どうして不満や摩擦が起きてしまうのかを考える

 

私共【精神科医の転職相談室】では各医療機関の理事長や院長クラスの経営者とお話をする事も多々あります。

そしてそのような経営者の方のお話を聞いておりますと、勤務医の先生方のお考え・視点とは明らかな違いがあります。

個々の先生方は、当たり前ですがご自身本位で仕事を考えています。
「もっと給与条件を良くしたい」「もっとゆったり働きたい」「外来はあまり診たくない」「もっと経験を積みたい」「もっと急性期の患者様を診たい」…etc 所謂、部分最適を求めていると言えます。

医療機関を運営する経営者の方達は、医療機関全体としての収益性や患者さんへの医療提供の改善を常に考えています。
「今後は急性期の患者も診ていこう」「訪問診療を積極的に取り入れていこう」「非常勤医師を少なくして常勤医師の割合を増やそう」「新病棟の建設を検討しよう」…etc 所謂、全体最適を求めていると言えます。

このように視点が違います。
しかし時にこの視点の違い、部分最適と全体最適を求める中で重ならない部分に院内摩擦が生じる事があります。
そして、その摩擦が勤務医の先生方の不満に繋がっていきます。

もしかしたら「あそこの病院の院長(理事長)はワンマンだ・・・」という評判や噂もこの摩擦によって生まれたものなのかもしれません。(実際にワンマンと感じるかどうかはその人次第ですが。)
しかし、病院を悪くしていこうと思っている理事長や院長はおりませんし、ご自身の勤務している病院を悪くしていこうという勤務医の先生方もおりません。
元々この摩擦が起こるケースは、双方の共通の考えの中で“想い”の強さの違いが生む摩擦だったりもします。

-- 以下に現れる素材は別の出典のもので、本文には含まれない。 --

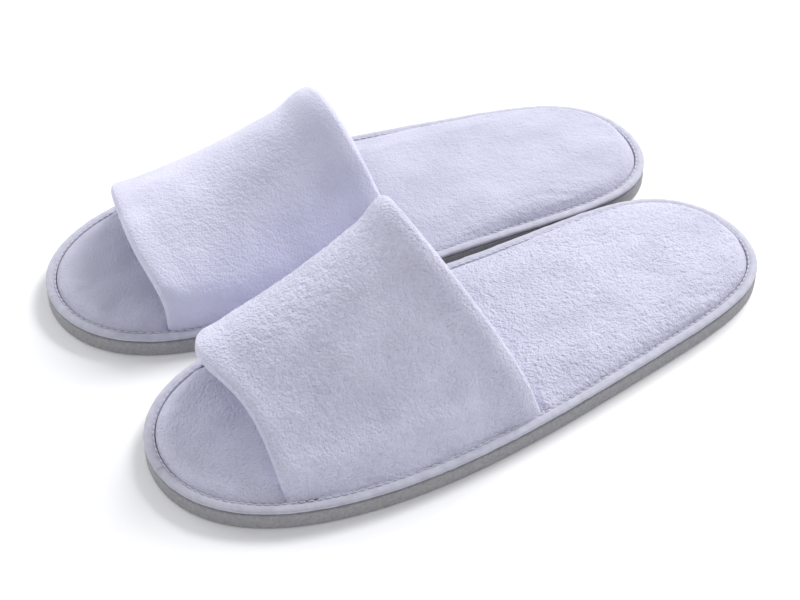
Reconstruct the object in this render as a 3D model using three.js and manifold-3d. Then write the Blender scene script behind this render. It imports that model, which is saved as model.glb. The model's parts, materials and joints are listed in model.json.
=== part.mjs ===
// A pair of open-toe spa slippers standing side by side on a floor, toes towards -Y.
// Millimetres, +Z up, origin on the floor in the middle of the pair's outline.
//
// Each slipper is drawn in its own frame: +y towards the toe, +x towards the inner (medial) side of the foot,
// z = 0 on the floor. The right slipper is the mirror image of the left, with its own strap shape, because a
// soft strap never stands twice the same way.
import * as THREE from 'three';
import { mergeVertices } from 'three/addons/utils/BufferGeometryUtils.js';
import Module from 'manifold-3d';

const wasm = await Module();
wasm.setup();

// ---- driving dimensions ------------------------------------------------------------------------------

const LENGTH = 285; // one slipper, heel to toe
const TOE_OUT = 3.41; // degrees that each slipper turns outwards
const HALF_SPACING = 48.85; // from the middle of the pair to the middle of one slipper
const GAP = 0.3; // clearance between pieces that touch
const OUTLINE_POINTS = 48;

// Outline of the sole: half widths as cosine terms of the angle around it, heel to toe, then the skew that
// makes the outer side fuller than the inner side.
const HALF_WIDTHS = [65.301, 2.577, 14.706, -3.041, 1.102];
const SKEW = [-1.849, -0.792, 3.37];

const OUTSOLE_THICKNESS = 7.1;
const OUTSOLE_EDGE = 0.9; // rounding of the outsole's edges
const BINDING_BOTTOM = OUTSOLE_THICKNESS + GAP;
const BINDING_WIDTH = 4.4; // from the outline to the binding's inner line
const BINDING_TAPE = 0.45; // thickness of the binding fabric
const BINDING_TOP = 9.6;
const BACKING_THICKNESS = 0.6;
const BACKING_BOTTOM = BINDING_BOTTOM + BINDING_TAPE + GAP;
const BACKING_TOP = BACKING_BOTTOM + BACKING_THICKNESS;
const THREAD = 0.6; // width of a line of stitches
const THREAD_HEIGHT = 0.4;

const COVER_THICKNESS = 1.2;
const PAD_BOTTOM = BACKING_TOP + GAP; // underside of the insole padding, and the foot of the strap
const PAD_EDGE_TOP = 10.2; // where the crown of the insole starts, beside the binding
const PAD_TOP = 13.6; // middle of the insole
const PAD_SHOULDER = 24; // from the binding to where the insole is level
const STRAP_TUCK = 6.9; // room for the strap's margin between the binding and the insole
const STRAP_ZONE = [-6, 110]; // stretch of the sole that the strap's margins take up
const ZONE_RAMP = 5;

const FLEX_Y = -16; // line across the sole, behind the strap, where it bends

const FLEECE = 2.1; // outer layer of the strap
const WADDING = 1.2;
const LINING = 1.3;
const LAYER_GAP = 0.7; // air between the strap's layers
const STRAP_HALF = (FLEECE + WADDING + LINING + 2 * LAYER_GAP) / 2;
const HEM = 0.08; // width of the turned hems, as a share of the strap's width
const HEM_ROLL = 0.022; // how far the hem's round edge goes past the strap's line, as the same share
const STRAP_STEPS = 5; // across the strap, toe edge to instep edge
const ARCH_STEPS = 16; // over the foot, outer side to inner side
const ARCH_FOOT = 0.09; // share of the arch at each foot that is squeezed by the seam
const SQUEEZE = 0.7; // thickness of the strap at its seam, as a share of its full thickness
const STRAP_WIDTH = 103; // from the toe edge to the instep edge, flat
const STRAP_BASE = 8.42; // height that the strap's arch starts from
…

勤務に対する想いの強さは、人それぞれで違って当たり前です。
勤務医の先生方でも常に経営視点がある先生はいらっしゃいます。 

今後先生がご勤務を続けられる中で、「経営者の立場からの考えと勤務医の立場からの考えに違いがあるのは当たり前!」「時に摩擦が生まれるのは当たり前!」という認識を持つことも必要かもしれません。
語弊があるかもしれませんが、人として見るのではなく、その人の置かれている立場を見ると、不満が多少緩和される事もあるかもしれません。
実際に一つの医療機関で長く勤務し「良い環境で働いている」とおっしゃる先生方の多くは、このような摩擦を乗り越えてきているようです。

ことが起きた時に向き合うのか、反対側を向くのかのご判断は先生ご自身ですが、僭越ながら、上記のような事もあるものだと常に院内の状況を冷静に見てご判断いただきたいと私共は思っています。